The show had other influences from the horror community, too. Much of Rust's philosophy comes from the bleakly pessimistic fiction of Thomas Ligotti -- so much, in fact, that Nic Pizzolatto was accused of plagiarizing heavily from Ligotti's nonfiction book "The Conspiracy Against the Human Race." Pizzolatto has also cited influences by Karl Edward Wagner, Laird Barron, and other horror writers, and critics have also noted that other influencers likely included comic book writers Alan Moore and Grant Morrison.

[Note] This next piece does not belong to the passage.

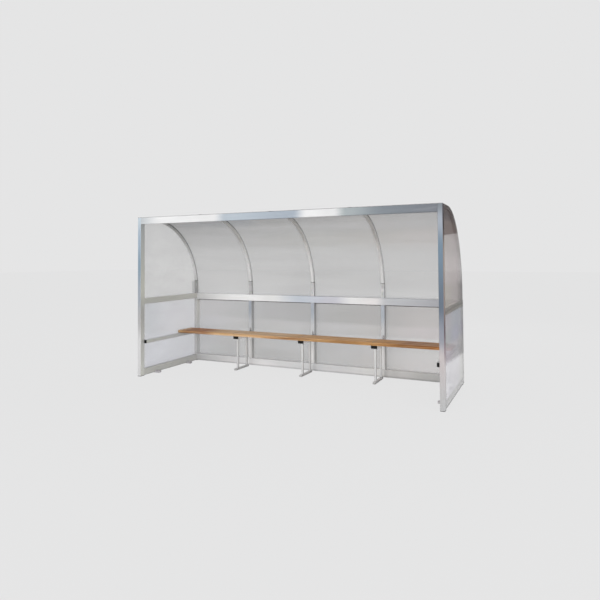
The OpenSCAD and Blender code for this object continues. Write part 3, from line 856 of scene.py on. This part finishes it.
dress(aluminium(
    "end_bearer_aluminium", DEPTH, -0.63, 0.69,
    [(0.0, (0.54, 0.55, 0.56)), (1.0, (0.50, 0.51, 0.52))],
    [(0.0, (0.60, 0.60, 0.56)), (1.0, (0.66, 0.68, 0.70))]),
    "seat_bearer_left", "seat_bearer_right")
dress(aluminium(
    "middle_bearer_aluminium", DEPTH, 0.19, 0.61,
    [(0.0, (0.50, 0.50, 0.51)), (1.0, (0.44, 0.44, 0.45))],
    [(0.0, 0.95), (1.0, 0.95)], 0.2),
    "seat_bearers_middle")
dress(aluminium(
    "stand_aluminium", HEIGHT, 0.0, 0.44,
    [(0.0, 0.56), (0.08, 0.70), (1.0, (0.70, 0.70, 0.69))],
    [(0.0, 0.50), (1.0, (0.56, 0.56, 0.55))]),
    "bench_stand_1", "bench_stand_2", "bench_stand_3")


def black_plastic(name):
    f = Finish(name)
    pebble = f.noise(700.0, 2.0, 0.5)
    worn = f.noise(60.0, 3.0, 0.6)
    f.fill(f.shader, {
        "Base Color": f.mix(f.band(worn, 0.4, 0.75), 0.004, (0.012, 0.012, 0.013)),
        "Roughness": 0.48 + 0.25 * (worn - 0.5), "Specular IOR Level": 0.2,
        "Normal": f.bump(pebble, 0.35, 0.0004)})
    return f.material


def eased_box(form, low, high, ease, steps=2):
    """A box with eased edges, added to an open mesh."""
    made = bmesh.ops.create_cube(form, size=1.0)["verts"]
    middle, size = (Vector(low) + Vector(high)) / 2, Vector(high) - Vector(low)
    for v in made:
        v.co = Vector(v.co[i] * size[i] + middle[i] for i in range(3))
    edges = {e for v in made for e in v.link_edges}
    bmesh.ops.bevel(form, geom=list(edges), offset=ease, segments=steps, profile=0.5, affect="EDGES")


bearer_low, bearer_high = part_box("seat_bearers_middle")
end_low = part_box("seat_bearer_left")[0]
cap_form = bmesh.new()
cap_spots = [(x, 0.080, bearer_low.y, bearer_low.z, bearer_high.z) for x in MIDDLES]
cap_spots += [(side * 1.93, 0.040, end_low.y, end_low.z, end_low.z + 0.045) for side in (-1, 1)]
for x, width, front, low, high in cap_spots:
    left, right = x - width / 2, x + width / 2
    eased_box(cap_form, (left, front - 0.0040, low), (right, front, high), 0.0014)
    eased_box(cap_form, (left + 0.006, front - 0.0052, low + 0.006),
              (right - 0.006, front - 0.003, high - 0.006), 0.0009)
caps = finished("bearer_end_caps", cap_form, black_plastic("cap_plastic"))
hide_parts("bearer_caps")

plug_form = bmesh.new()
bar_low, bar_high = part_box("bench_stand_2")
for x in MIDDLES:
    for y, out in ((bar_low.y, -1), (bar_high.y, 1)):
        near, far = sorted((y - 0.0004 * out, y + 0.0016 * out))
        eased_box(plug_form, (x - 0.0155, near, 0.0025), (x + 0.0155, far, 0.0225), 0.0008)
finished("foot_bar_plugs", plug_form, rubber("plug_plastic", 0.40, (0.52, 0.52, 0.51)))


# ---- Tie angles ----
# Small pressed steel angles behind the seat, one at each middle upright, each
# with two bolts into the upright and two into the bearer below it.

angle_form = bmesh.new()
top = bearer_high.z
ties = []
for x in MIDDLES:
    left, right, middle = x - 0.006, x + 0.022, x + 0.008
    eased_box(angle_form, (left, 0.6010, top + 0.002), (right, 0.6048, top + 0.065), 0.0010)
    eased_box(angle_form, (left, 0.5650, top + 0.0002), (right, 0.6040, top + 0.0040), 0.0010)
    ties.append(straight(middle, 0.6010, top + 0.024, middle, 0.6010, top + 0.050, (0, -1, 0)))
    ties.append(straight(middle, 0.5780, top + 0.004, middle, 0.5890, top + 0.004, (0, 0, 1)))
angle_steel = cast_grey("pressed_angle_steel", (0.48, 0.47, 0.47), 0.30, 0.4, 0.45)
finished("tie_angles", angle_form, angle_steel)
in_rows("tie_bolts", bolt_tree, ties, spacing=0.03, radius=0.0055, height=0.0034,
        metal=bolt_metal, slot="fittings")


# ---- Seat boards ----
# Three planed hardwood boards, oiled and gone warm brown, with eased edges
# and open end grain. The grain runs along each board and differs from board
# to board; round-headed bolts go through each board into the tubes below.

def oiled_wood(name, start, tone, near, far):
    """Start shifts the grain. Near and far are the board's long edges, where the oil has gone darkest."""
    f = Finish(name)
    wander = f.noise((1.1, 9.0, 9.0), 3.0, 0.5, (start, start * 2, 0), 0.4)
    grain = f.noise((1.5, 70.0, 70.0), 5.0, 0.62, (start * 3, start, start), 1.1)
    fibre = f.noise((9.0, 620.0, 620.0), 3.0, 0.7, (start, 0, 0))
    pores = f.noise((28.0, 420.0, 420.0), 2.0, 0.5, (0, start, 0))
    mottle = f.noise((2.2, 10.0, 10.0), 4.0, 0.6, (start, start, 7.0))
    figure = ((grain * 0.70 + wander * 0.30 - 0.5) * 1.5 + 0.5 + (fibre - 0.5) * 0.16).within()
    skin = f.ramp(figure, [
        (0.30, (0.20, 0.090, 0.030)), (0.43, (0.46, 0.26, 0.11)), (0.52, (0.66, 0.42, 0.20)),
        (0.62, (0.76, 0.54, 0.32)), (0.78, (0.86, 0.68, 0.46))])
    skin = f.mix(f.band(mottle, 0.45, 0.75) * 0.5, skin, (0.78, 0.46, 0.20))
    skin = f.mix(f.band(mottle, 0.55, 0.25) * 0.45, skin, (0.40, 0.22, 0.09))
    weathered = f.band(f.facing[HEIGHT], 0.4, 0.9)
    skin = f.mix(weathered * (0.42 + 0.35 * f.band(wander, 0.35, 0.65)), skin, (0.90, 0.64, 0.42))
    skin = f.mix(f.band(pores, 0.66, 0.80) * 0.45, skin, (0.12, 0.06, 0.025))
    to_edge = (f.along[DEPTH] - near).least(far - f.along[DEPTH]) + 0.004 * (wander - 0.5)
    border = 1.0 - f.band(to_edge, 0.004, 0.016)
    skin = f.mix(border * weathered * 0.6, skin, (0.24, 0.115, 0.045))
    run = f.along[LENGTH] / 4.0 + 0.5 + 0.05 * (wander - 0.5)
    faces = f.ramp(run, [
        (0.02, (0.85, 0.82, 0.80)), (0.05, (0.60, 0.49, 0.44)), (0.13, (0.54, 0.44, 0.44)),
        (0.20, (0.96, 0.92, 0.92)), (0.45, (0.98, 0.94, 1.0)), (0.50, (0.80, 0.76, 0.80)),
        (0.60, (0.78, 0.72, 0.64)), (0.74, (0.85, 0.75, 0.62)), (0.80, (0.76, 0.63, 0.50)),
        (0.86, (0.60, 0.47, 0.37)), (0.96, (0.76, 0.54, 0.38))])
    tops = f.ramp(run, [
        (0.02, 1.0), (0.05, (0.50, 0.30, 0.17)), (0.11, (0.54, 0.31, 0.17)), (0.19, (0.93, 0.88, 0.80)),
        (0.25, 1.0), (0.42, 1.0), (0.50, (0.89, 0.76, 0.60)), (0.62, (0.96, 0.79, 0.56)),
        (0.71, (1.0, 0.82, 0.56)), (0.80, (0.82, 0.60, 0.32)), (0.86, (0.58, 0.37, 0.20)),
        (0.96, (0.60, 0.42, 0.24))])
    skin = f.mix(1.0, skin, f.mix(weathered, faces, tops), "MULTIPLY")
    skin = f.mix(f.end_faces(0.7, 0.9) * 0.75, skin, (0.17, 0.075, 0.03))
    skin = f.mix(1.0 - tone, skin, (0.10, 0.06, 0.03))
    f.fill(f.shader, {
        "Base Color": skin, "Roughness": 0.46 + 0.25 * (grain - 0.5), "Specular IOR Level": 0.2,
        "Normal": f.bump(grain * 0.6 + fibre * 0.4, 0.5, 0.0012)})
    return f.material


for number, (board, tone) in enumerate((("front", 1.0), ("middle", 0.93), ("rear", 0.97)), 1):
    low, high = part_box("seat_board_" + board)
    plank_form = bmesh.new()
    eased_box(plank_form, low, high, 0.0045, 3)
    wood = oiled_wood("oiled_wood_" + board, number * 3.7, tone, low.y, high.y)
    plank = finished("bench_plank_" + board, plank_form, wood)
    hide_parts("seat_board_" + board)

FROM_EDGE, HALF_STEP = 0.026, 0.0001
across = []
for x in (-1.926, *MIDDLES, 1.926):
    for board in ("front", "middle", "rear"):
        low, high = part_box("seat_board_" + board)
        for y in (low.y + FROM_EDGE, high.y - FROM_EDGE):
            across.append(straight(x, y - HALF_STEP, high.z, x, y + HALF_STEP, high.z, (0, 0, 1)))
in_rows("seat_bolts", bolt_tree, across, spacing=0.01, radius=0.0080, height=0.0030,
        metal=bolt_metal, slot="fittings")


# ---- Pads and anchor lugs ----
# Black rubber pads under the four corners and drilled galvanised blocks that
# stick out inside the end walls at the ground, for bolting the shelter down.

dress(rubber("pad_rubber"), "corner_pads")
dress(cast_grey("galvanised_lug", (0.62, 0.60, 0.62), (0.46, 0.45, 0.47), 0.3, 0.5), "ground_lugs")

And though "True Detective" remains, for the most part, rooted in the police procedural and Southern gothic genres, the undercurrent of horror grows more and more prominent as the series goes on. A burned-out church harbors a secret mural of a girl wearing antlers, just like the first victim of the killer. The ominous nature of the cult behind the killings gets a boost every time someone finds one of the bizarre tree branch totems or mentions Carcosa, and the possibility of a conspiracy protecting the cult is soon followed by a scene where one of Marty's daughters poses her Barbie dolls in a way resembling an occult ceremony. Have the cult's tentacles already reached inside the investigators' lives?

And that doesn't even count the final episode, where we discover the filthy home where the killer lives, and where Cohle pursues the madman through a claustrophobic labyrinth of decayed occult trophies... and finally comes face-to-face with an altar dedicated to the Yellow King and with a cosmic vision of Carcosa itself.

As of this writing, a second season of "True Detective" is planned. Pizzolatto will write the season, but different directors will take control of each episode. The new season will be set somewhere in California, with Colin Farrell and Vince Vaughn as the new leads. It isn't known if "The King in Yellow" will feature in the new season at all, or if it will be an overarching theme that will link all seasons of the show together.

The killer, to Rust: "Take off your mask."